**Goal**
Each line below should be quoted exactly, please.

**Extracted entries**
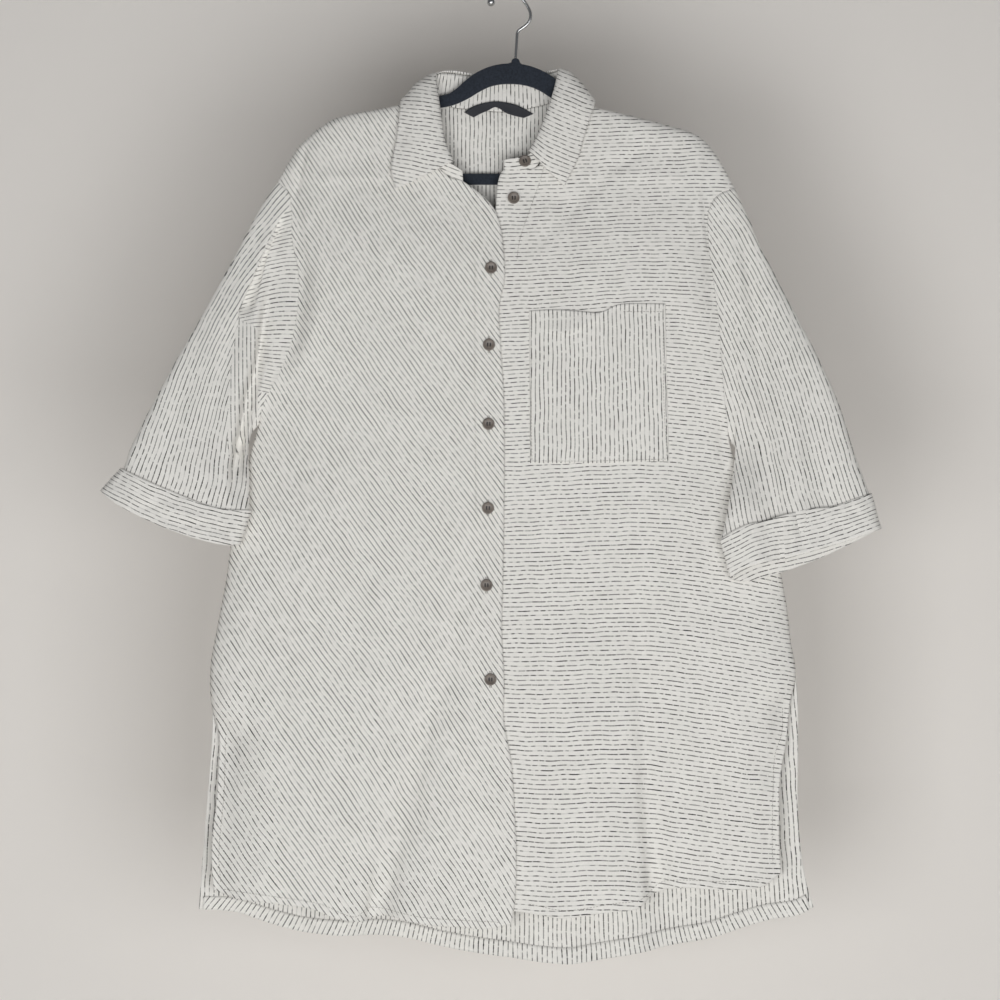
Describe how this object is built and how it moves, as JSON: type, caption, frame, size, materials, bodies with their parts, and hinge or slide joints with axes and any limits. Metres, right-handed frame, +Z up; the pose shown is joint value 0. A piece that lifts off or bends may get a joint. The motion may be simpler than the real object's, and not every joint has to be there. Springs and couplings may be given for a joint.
{
  "type": "shirt tunic on a hanger",
  "caption": "Long, wide button-front shirt tunic with a collar, turned-up sleeves and a chest pocket, hanging on a slim arched hanger with a wire hook.",
  "frame": {"origin": "inside the top of the hanger's hook, where a rail or nail carries it", "axes": "+Z up, -Y the garment's front, +X the wearer's left"},
  "size_m": [0.7811, 0.0607, 0.9765],
  "materials": {
    "back_hem_facing": "light plain weave with fine broken dark stripes",
    "back_panel": "light plain weave with fine broken dark stripes",
    "button_1": "moulded, slightly shiny",
    "button_2": "moulded, slightly shiny",
    "button_3": "moulded, slightly shiny",
    "button_4": "moulded, slightly shiny",
    "button_5": "moulded, slightly shiny",
    "button_6": "moulded, slightly shiny",
    "button_7": "moulded, slightly shiny",
    "button_8": "moulded, slightly shiny",
    "chest_pocket": "light plain weave with fine broken dark stripes",
    "collar_leaf": "light plain weave with fine broken dark stripes",
    "collar_stand": "light plain weave with fine broken dark stripes",
    "cuff_left": "light plain weave with fine broken dark stripes",
    "cuff_right": "light plain weave with fine broken dark stripes",
    "front_left": "light plain weave with fine broken dark stripes",
    "front_right": "light plain weave with fine broken dark stripes",
    "hanger_body": "flocked, dull",
    "hanger_hook": "polished plated wire",
    "neck_label": "woven tape, blank",
    "sleeve_left": "light plain weave with fine broken dark stripes",
    "sleeve_right": "light plain weave with fine broken dark stripes"
  },
  "bodies": {
    "root": {"back_hem_facing": "back_hem_facing", "back_panel": "back_panel", "button_1": "button_1", "button_2": "button_2", "button_3": "button_3", "button_4": "button_4", "button_5": "button_5", "button_6": "button_6", "button_7": "button_7", "button_8": "button_8", "chest_pocket": "chest_pocket", "collar_leaf": "collar_leaf", "collar_stand": "collar_stand", "cuff_left": "cuff_left", "cuff_right": "cuff_right", "front_left": "front_left", "front_right": "front_right", "hanger_body": "hanger_body", "hanger_hook": "hanger_hook", "neck_label": "neck_label", "sleeve_left": "sleeve_left", "sleeve_right": "sleeve_right"}
  },
  "joints": []
}
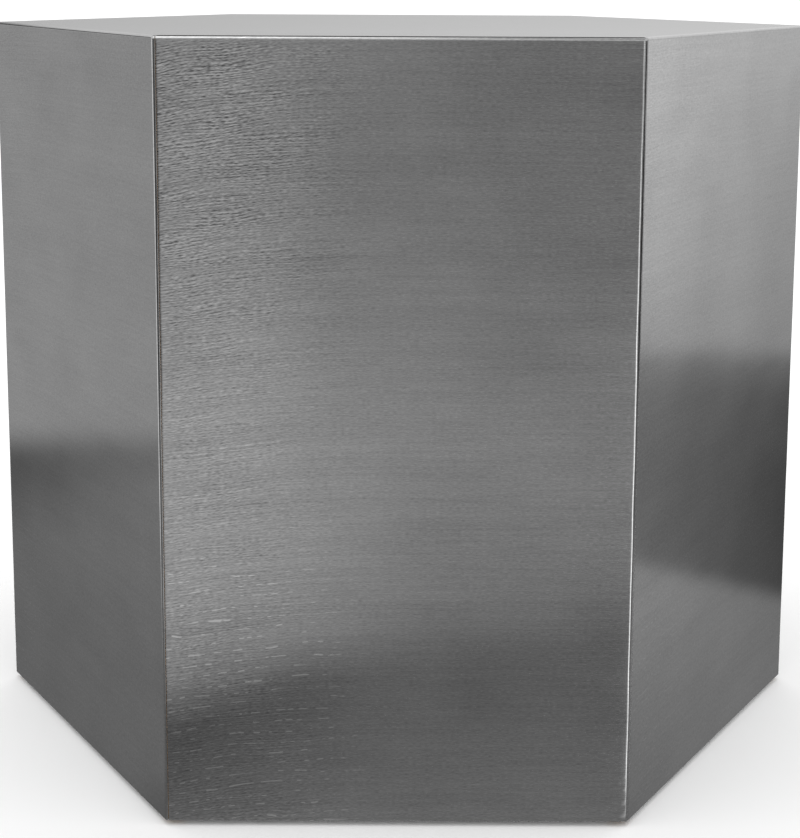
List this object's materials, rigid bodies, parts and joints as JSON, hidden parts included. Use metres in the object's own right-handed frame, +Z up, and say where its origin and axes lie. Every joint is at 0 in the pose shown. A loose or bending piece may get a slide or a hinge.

**Expected answer**
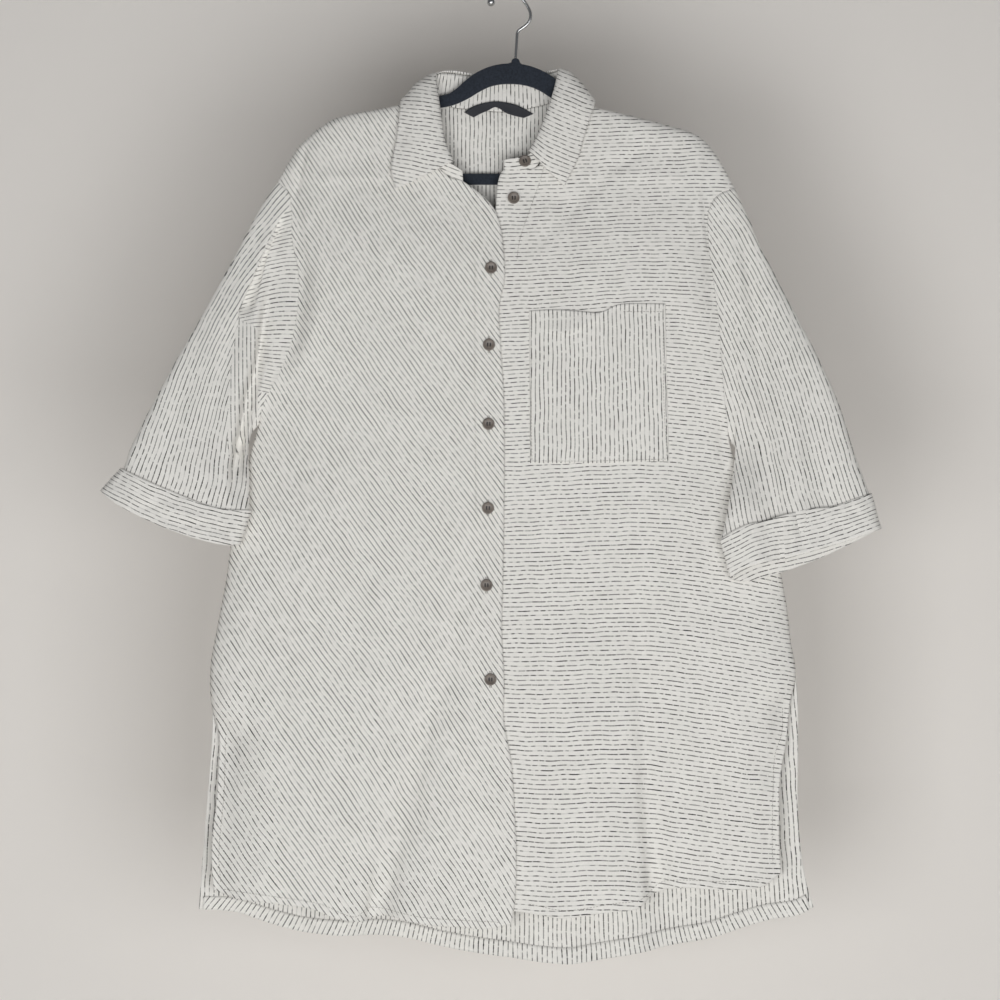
Describe how this object is built and how it moves, as JSON: type, caption, frame, size, materials, bodies with their parts, and hinge or slide joints with axes and any limits. Metres, right-handed frame, +Z up; the pose shown is joint value 0. A piece that lifts off or bends may get a joint. The motion may be simpler than the real object's, and not every joint has to be there. Springs and couplings may be given for a joint.
{
  "type": "shirt tunic on a hanger",
  "caption": "Long, wide button-front shirt tunic with a collar, turned-up sleeves and a chest pocket, hanging on a slim arched hanger with a wire hook.",
  "frame": {"origin": "inside the top of the hanger's hook, where a rail or nail carries it", "axes": "+Z up, -Y the garment's front, +X the wearer's left"},
  "size_m": [0.7811, 0.0607, 0.9765],
  "materials": {
    "back_hem_facing": "light plain weave with fine broken dark stripes",
    "back_panel": "light plain weave with fine broken dark stripes",
    "button_1": "moulded, slightly shiny",
    "button_2": "moulded, slightly shiny",
    "button_3": "moulded, slightly shiny",
    "button_4": "moulded, slightly shiny",
    "button_5": "moulded, slightly shiny",
    "button_6": "moulded, slightly shiny",
    "button_7": "moulded, slightly shiny",
    "button_8": "moulded, slightly shiny",
    "chest_pocket": "light plain weave with fine broken dark stripes",
    "collar_leaf": "light plain weave with fine broken dark stripes",
    "collar_stand": "light plain weave with fine broken dark stripes",
    "cuff_left": "light plain weave with fine broken dark stripes",
    "cuff_right": "light plain weave with fine broken dark stripes",
    "front_left": "light plain weave with fine broken dark stripes",
    "front_right": "light plain weave with fine broken dark stripes",
    "hanger_body": "flocked, dull",
    "hanger_hook": "polished plated wire",
    "neck_label": "woven tape, blank",
    "sleeve_left": "light plain weave with fine broken dark stripes",
    "sleeve_right": "light plain weave with fine broken dark stripes"
  },
  "bodies": {
    "root": {"back_hem_facing": "back_hem_facing", "back_panel": "back_panel", "button_1": "button_1", "button_2": "button_2", "button_3": "button_3", "button_4": "button_4", "button_5": "button_5", "button_6": "button_6", "button_7": "button_7", "button_8": "button_8", "chest_pocket": "chest_pocket", "collar_leaf": "collar_leaf", "collar_stand": "collar_stand", "cuff_left": "cuff_left", "cuff_right": "cuff_right", "front_left": "front_left", "front_right": "front_right", "hanger_body": "hanger_body", "hanger_hook": "hanger_hook", "neck_label": "neck_label", "sleeve_left": "sleeve_left", "sleeve_right": "sleeve_right"}
  },
  "joints": []
}
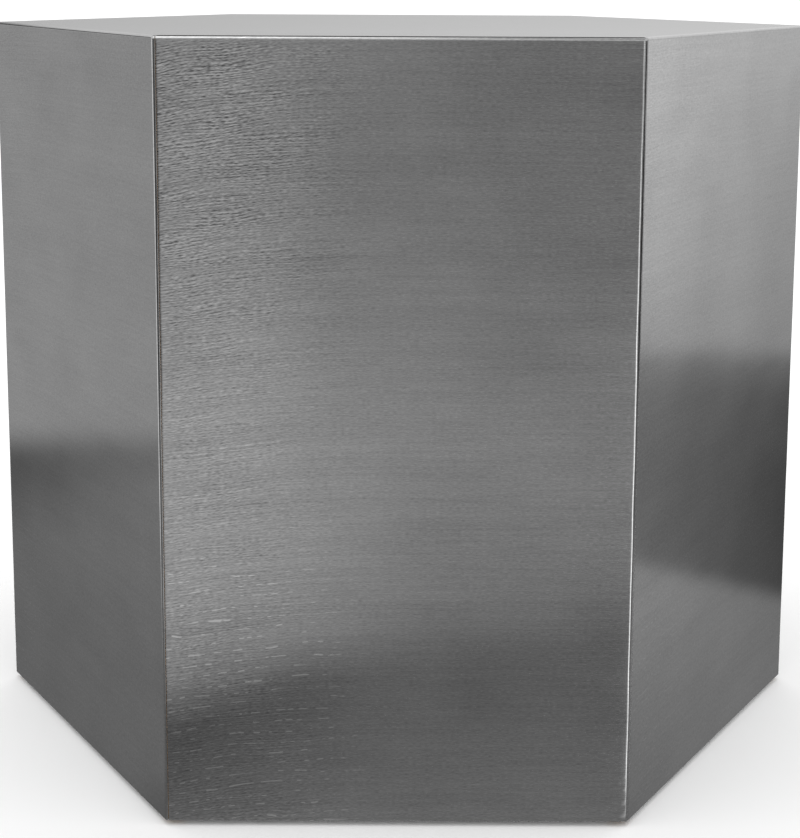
List this object's materials, rigid bodies, parts and joints as JSON, hidden parts included. Use metres in the object's own right-handed frame, +Z up, and say where its origin and axes lie. Every joint is at 0 in the pose shown. A loose or bending piece may get a slide or a hinge.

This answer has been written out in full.